#### Set exercise:
Quote the material below exactly as written, from the first line to the line that holds "const outlineStep = THREE.MathUtils.degToRad(14);", endpoints included.

#### Collected data:
begin
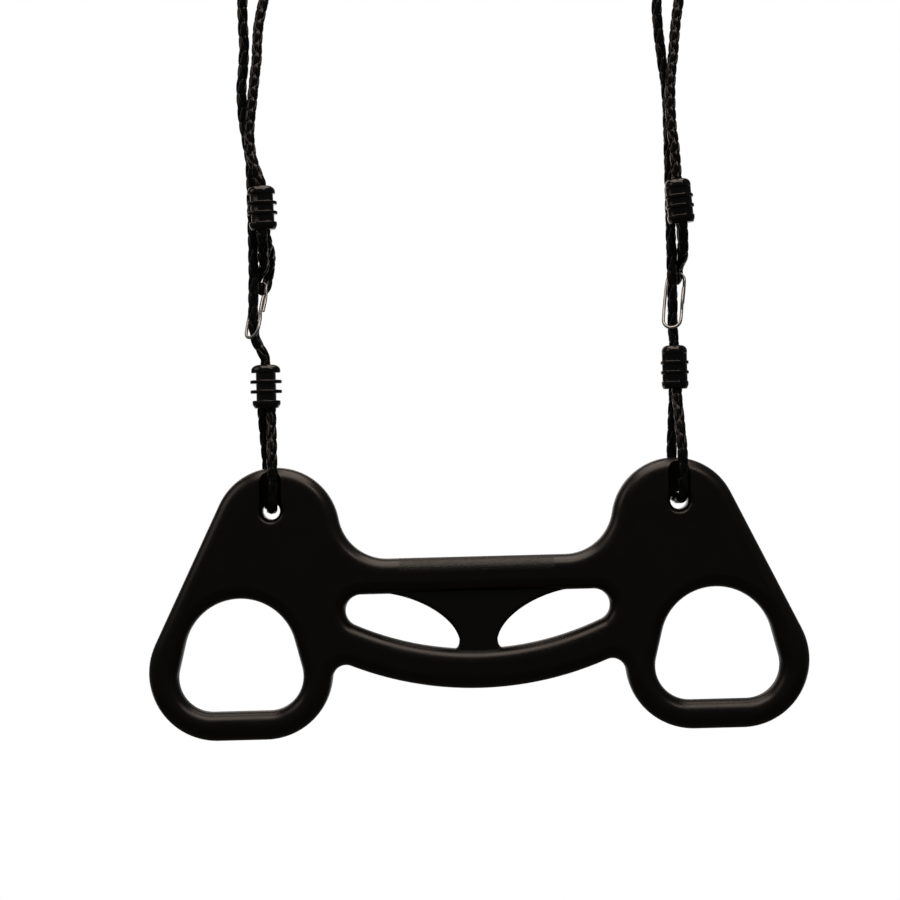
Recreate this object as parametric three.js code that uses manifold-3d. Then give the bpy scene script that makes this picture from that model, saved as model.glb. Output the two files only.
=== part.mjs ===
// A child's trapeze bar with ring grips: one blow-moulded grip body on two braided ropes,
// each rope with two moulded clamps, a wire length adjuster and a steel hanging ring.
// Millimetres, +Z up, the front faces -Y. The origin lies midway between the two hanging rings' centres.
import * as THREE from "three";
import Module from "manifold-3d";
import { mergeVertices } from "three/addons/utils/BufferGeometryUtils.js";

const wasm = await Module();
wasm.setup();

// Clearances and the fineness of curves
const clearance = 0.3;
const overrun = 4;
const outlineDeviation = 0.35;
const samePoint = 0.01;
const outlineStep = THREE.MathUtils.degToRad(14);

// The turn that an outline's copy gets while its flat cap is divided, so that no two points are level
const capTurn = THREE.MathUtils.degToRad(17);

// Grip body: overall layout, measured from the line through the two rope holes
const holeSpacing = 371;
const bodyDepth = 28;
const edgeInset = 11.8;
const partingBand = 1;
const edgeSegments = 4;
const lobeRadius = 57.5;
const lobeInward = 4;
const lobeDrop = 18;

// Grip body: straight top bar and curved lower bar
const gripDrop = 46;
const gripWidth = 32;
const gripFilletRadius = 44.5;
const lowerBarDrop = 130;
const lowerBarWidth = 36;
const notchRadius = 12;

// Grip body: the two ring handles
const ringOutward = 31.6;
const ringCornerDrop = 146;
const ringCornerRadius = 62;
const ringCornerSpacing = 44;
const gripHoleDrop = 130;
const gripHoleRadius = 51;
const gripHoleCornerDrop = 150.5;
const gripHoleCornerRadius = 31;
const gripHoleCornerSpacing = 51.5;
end
#### Exercise answer:
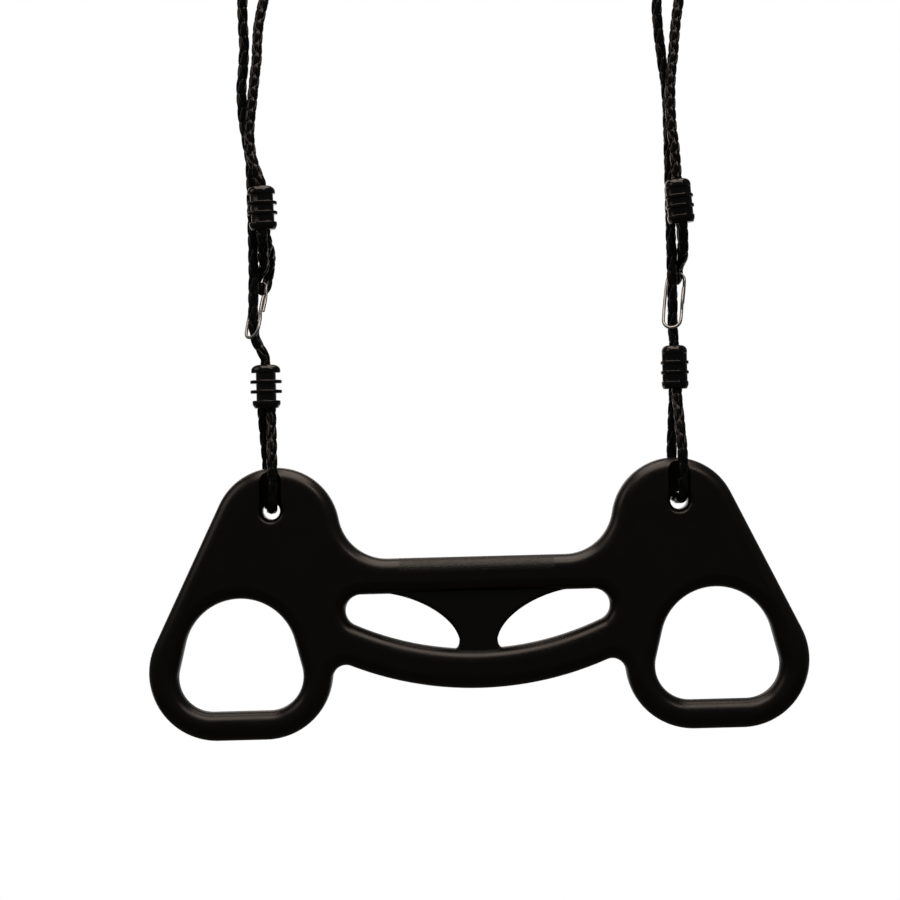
Recreate this object as parametric three.js code that uses manifold-3d. Then give the bpy scene script that makes this picture from that model, saved as model.glb. Output the two files only.
=== part.mjs ===
// A child's trapeze bar with ring grips: one blow-moulded grip body on two braided ropes,
// each rope with two moulded clamps, a wire length adjuster and a steel hanging ring.
// Millimetres, +Z up, the front faces -Y. The origin lies midway between the two hanging rings' centres.
import * as THREE from "three";
import Module from "manifold-3d";
import { mergeVertices } from "three/addons/utils/BufferGeometryUtils.js";

const wasm = await Module();
wasm.setup();

// Clearances and the fineness of curves
const clearance = 0.3;
const overrun = 4;
const outlineDeviation = 0.35;
const samePoint = 0.01;
const outlineStep = THREE.MathUtils.degToRad(14);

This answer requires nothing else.